■ **Material**:
<<<<

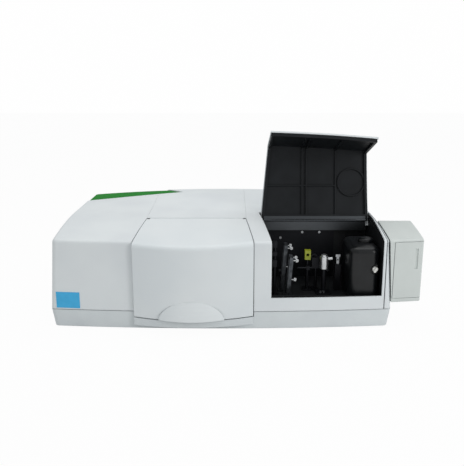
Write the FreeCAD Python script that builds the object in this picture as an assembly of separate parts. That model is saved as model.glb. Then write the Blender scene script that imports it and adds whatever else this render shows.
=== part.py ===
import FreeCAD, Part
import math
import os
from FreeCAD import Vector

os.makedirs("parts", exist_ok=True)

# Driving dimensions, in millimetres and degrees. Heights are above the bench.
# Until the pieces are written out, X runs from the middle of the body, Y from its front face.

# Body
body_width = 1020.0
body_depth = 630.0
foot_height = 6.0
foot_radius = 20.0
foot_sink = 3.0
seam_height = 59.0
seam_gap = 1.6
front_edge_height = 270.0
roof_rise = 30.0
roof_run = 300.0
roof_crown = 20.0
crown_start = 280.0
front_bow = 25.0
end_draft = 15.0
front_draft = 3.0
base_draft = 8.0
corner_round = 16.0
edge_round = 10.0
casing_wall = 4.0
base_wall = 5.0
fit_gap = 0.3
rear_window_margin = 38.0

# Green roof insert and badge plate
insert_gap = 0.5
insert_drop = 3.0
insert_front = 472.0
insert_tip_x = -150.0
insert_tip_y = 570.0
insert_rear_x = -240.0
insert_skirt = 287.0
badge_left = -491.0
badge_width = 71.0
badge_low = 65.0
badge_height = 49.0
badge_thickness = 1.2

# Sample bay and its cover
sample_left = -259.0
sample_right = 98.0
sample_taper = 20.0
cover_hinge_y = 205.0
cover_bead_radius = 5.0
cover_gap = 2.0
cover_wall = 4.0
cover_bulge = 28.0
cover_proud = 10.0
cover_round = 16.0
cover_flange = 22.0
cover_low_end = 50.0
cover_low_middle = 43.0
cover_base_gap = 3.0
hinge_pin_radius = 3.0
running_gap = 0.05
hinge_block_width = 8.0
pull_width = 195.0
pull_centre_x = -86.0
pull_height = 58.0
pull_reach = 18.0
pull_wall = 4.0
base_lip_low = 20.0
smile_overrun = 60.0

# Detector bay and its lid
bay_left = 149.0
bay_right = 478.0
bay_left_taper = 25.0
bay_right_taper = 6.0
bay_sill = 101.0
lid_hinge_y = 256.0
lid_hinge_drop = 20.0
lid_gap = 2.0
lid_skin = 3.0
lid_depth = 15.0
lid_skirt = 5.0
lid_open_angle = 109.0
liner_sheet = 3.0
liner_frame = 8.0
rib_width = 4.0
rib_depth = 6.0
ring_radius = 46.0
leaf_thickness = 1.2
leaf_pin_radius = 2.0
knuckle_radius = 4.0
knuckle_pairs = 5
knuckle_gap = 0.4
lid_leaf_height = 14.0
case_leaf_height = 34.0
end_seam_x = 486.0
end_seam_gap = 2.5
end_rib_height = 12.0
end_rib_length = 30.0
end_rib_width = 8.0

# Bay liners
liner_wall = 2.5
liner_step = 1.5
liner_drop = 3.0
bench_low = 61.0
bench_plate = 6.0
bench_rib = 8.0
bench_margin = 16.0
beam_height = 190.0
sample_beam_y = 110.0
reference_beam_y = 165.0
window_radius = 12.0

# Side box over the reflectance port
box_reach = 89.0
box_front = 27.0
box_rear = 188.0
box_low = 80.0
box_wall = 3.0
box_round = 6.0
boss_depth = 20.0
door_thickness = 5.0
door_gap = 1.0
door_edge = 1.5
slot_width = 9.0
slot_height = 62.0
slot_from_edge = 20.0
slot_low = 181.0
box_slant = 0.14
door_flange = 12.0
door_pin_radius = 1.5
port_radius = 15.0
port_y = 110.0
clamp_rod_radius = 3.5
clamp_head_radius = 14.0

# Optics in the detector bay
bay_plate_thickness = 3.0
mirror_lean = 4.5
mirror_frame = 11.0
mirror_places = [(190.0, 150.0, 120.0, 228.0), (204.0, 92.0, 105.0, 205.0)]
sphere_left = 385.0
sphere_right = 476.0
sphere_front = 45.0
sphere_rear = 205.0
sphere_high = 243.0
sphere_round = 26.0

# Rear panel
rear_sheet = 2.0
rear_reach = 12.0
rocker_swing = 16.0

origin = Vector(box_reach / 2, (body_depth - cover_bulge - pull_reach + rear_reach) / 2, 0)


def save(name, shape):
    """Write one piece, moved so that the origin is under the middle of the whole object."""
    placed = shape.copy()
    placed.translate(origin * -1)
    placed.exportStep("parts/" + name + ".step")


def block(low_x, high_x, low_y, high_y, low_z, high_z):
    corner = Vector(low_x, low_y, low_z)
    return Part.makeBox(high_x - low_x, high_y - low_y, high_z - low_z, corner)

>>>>

■ **What is being asked**:
Give the lines again, exactly as they stand, from the beginning of the data through the line with "# Until the".

■ **Correct output**:
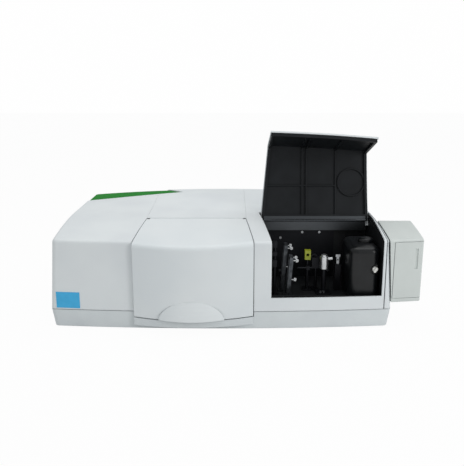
Write the FreeCAD Python script that builds the object in this picture as an assembly of separate parts. That model is saved as model.glb. Then write the Blender scene script that imports it and adds whatever else this render shows.
=== part.py ===
import FreeCAD, Part
import math
import os
from FreeCAD import Vector

os.makedirs("parts", exist_ok=True)

# Driving dimensions, in millimetres and degrees. Heights are above the bench.
# Until the pieces are written out, X runs from the middle of the body, Y from its front face.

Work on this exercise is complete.